By Mrs. Mary L. Ballew

Clark County, Arkansas

By “p’s” I mean potatoes, peanuts, popcorn, pumpkins, peppers, poultry, pigs, peaches, plums, pears, and peas.

Of course, there are exceptions to this rule when “bad luck” hits a fellow. But no honest-to-goodness farmer will be downed by “bad luck.”

In 1915, we bought a home and 4 acres for $500. We had just finished paying for a small farm of 66 acres, so my husband had to borrow $450 for the home.

We planned to grow most of our food. A large garden supplied vegetables year-round. Those not consumed during the season were canned and dried.

We invested a small sum in a Jersey cow and a purebred brood sow. The cow gave us plenty of milk and butter, and a reasonable amount to sell. Two yearling calves sold for $70, which was more than we paid for the cow. The sow brought a litter of piglets, two of which we sold for $10. We kept the rest for meat.

I rented an incubator and hatched early chickens, turkeys, and ducks. I sold early frys. All the early eggs I stored for higher prices at Christmastime. I sold $15 worth of turkeys.

We had a few fruit trees and a 3-acre Bermuda pasture. On the pasture, my husband kept a mare, which brought a mule colt that sold for $125.

We met the debt in two payments, and paid a large doctor bill besides. The place was ours. Three years later, after we had improved the residence and built new fences and a poultry house, our neighbor, whose property joined ours, wanted to buy our place. We sold it for $1,000.

“We can buy a more convenient home, raise “p’s,” and soon pay for it,” we said. And we did. We now own 96 acres of good farming land and a comfortable country home.

Every year brings added success and increased responsibility, which becomes a welcome burden because of our belief and confidence in the farm. Here we have rest, recreation, and recuperation. We keep our lungs filled with fresh air. We make occasional trips to the city, visit our friends there and see movies. We have our annual vacation, which is just as essential to the farmer as to the city man. When our work is done, we go fishing, hunting, and picnicking.

We are out of debt, and we are going to stay out of debt as long as we keep our health.

Butter-Making Method

By Mrs. M.L. Ginsbach

Plymouth County, Iowa

We turn our separator so the cream tests around 40 percent. After the foam is stirred down on the cream, and it is cooled, it is mixed with other cream that has been taken care of in like manner. I stir thoroughly at each mixing, and have my cream mixed for at least 20 hours be-fore churning.

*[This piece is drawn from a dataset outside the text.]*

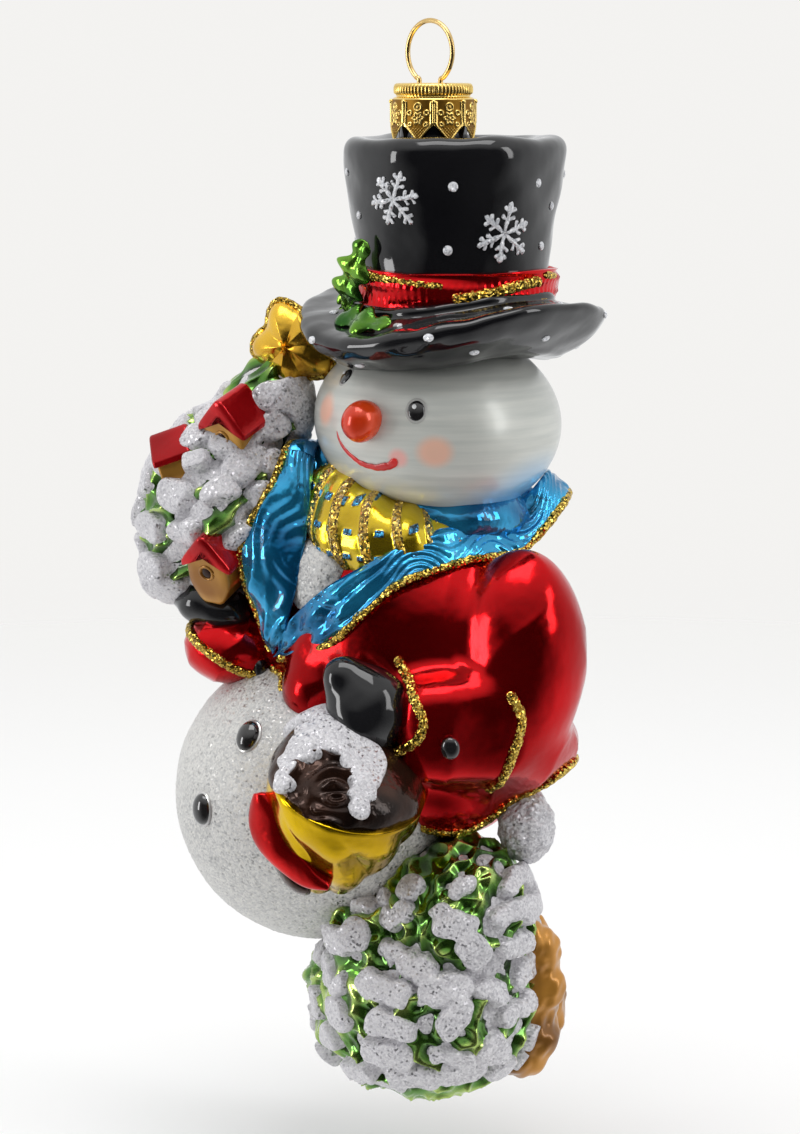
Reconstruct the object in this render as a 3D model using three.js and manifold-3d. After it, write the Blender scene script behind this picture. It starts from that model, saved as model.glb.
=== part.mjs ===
// Hanging glass snowman: one hollow mouth-blown figure, a crimped metal crown cap and a spring-wire ring.
// Millimetres, +Z up. The origin is the inside top of the ring, where a hook bears.
// The figure faces -Y and its own left side is +X.
import * as THREE from "three";
import { mergeVertices } from "three/addons/utils/BufferGeometryUtils.js";
import Module from "manifold-3d";

const wasm = await Module();
wasm.setup();

// ---- driving dimensions ----

// spring-wire ring
const WIRE_RADIUS = 0.43;
const RING_RADIUS = 5.2;
const LEG_HALF_SPREAD = 2.5;
const LEG_END = [3.3, -18.5];

// crown cap, a little off the ring's middle
const CAP_AXIS = [0.4, 0.4];
const CAP_TOP = -9.8;
const CAP_TIP = -19.8;
const CAP_RADIUS = 7.0;
const CAP_WALL = 0.4;
const CAP_HEAD_RADIUS = 6.5;
const CAP_SHOULDER = -12.4;
const PETALS = 8;
const NOTCH_DEPTH = 3.0;
const SLOT = [7.4, 2.2];

// glass neck, inside the cap
const NECK_TOP = -10.7;
const NECK_FOOT = -24;
const NECK_RADIUS = 5.7;
const NECK_BORE = 4.6;

// top hat
const HAT_AXIS = [2.6, 3.4];
const CROWN_TOP = -18.7;
const CROWN_DIMPLE = 2.2;
const CROWN_TOP_RADIUS = 18.9;
const CROWN_FOOT = -46;
const CROWN_FOOT_RADIUS = 15.6;
const BRIM_CENTRE = [2.6, 2.6, -49.6];
const BRIM_RADIUS = 26;
const BRIM_HALF_THICKNESS = 2.9;
const BRIM_CURL = 3.2;

// snowman's own masses: centre, half sizes, tilt in degrees about X, Y and Z
const HEAD = { at: [1, 1, -66.6], size: [21, 21, 16.2], tilt: [0, 6, 0] };
const NOSE = { at: [4.7, -20.6, -64.5], size: [2.9, 4.2, 3.2], tilt: [8, 0, 12] };
const TORSO = { at: [-3.5, -2.5, -103], size: [25, 22, 24], tilt: [0, 10, 0] };
const BELLY = { at: [-15, -11, -131.5], size: [25.5, 25.5, 25.5], tilt: [0, 0, 0] };
const BUTTONS = [
  { at: [-10.7, -32.3, -117.9], size: [2.3, 1.6, 3.1], tilt: [-25, 0, 4] },
  { at: [-17.7, -36.6, -130.9], size: [2.3, 1.6, 3.1], tilt: [0, 0, -6] },
];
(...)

I set it in a warm place to ripen, letting it come to a temperature of 58 degrees (Fahrenheit) in summer, and about 60 to 62 degrees in winter. After I place it in the churn, I add butter color.

If my cream gets thick and sticks to the side of the churn, I add water of the same temperature as the cream.

After draining off the buttermilk, I give the butter a rinsing with water (warmed but slightly in winter) by replacing the lid on the churn and giving it a few turns. I then drain, add more water, and work it with a ladle. I drain again, and salt to taste.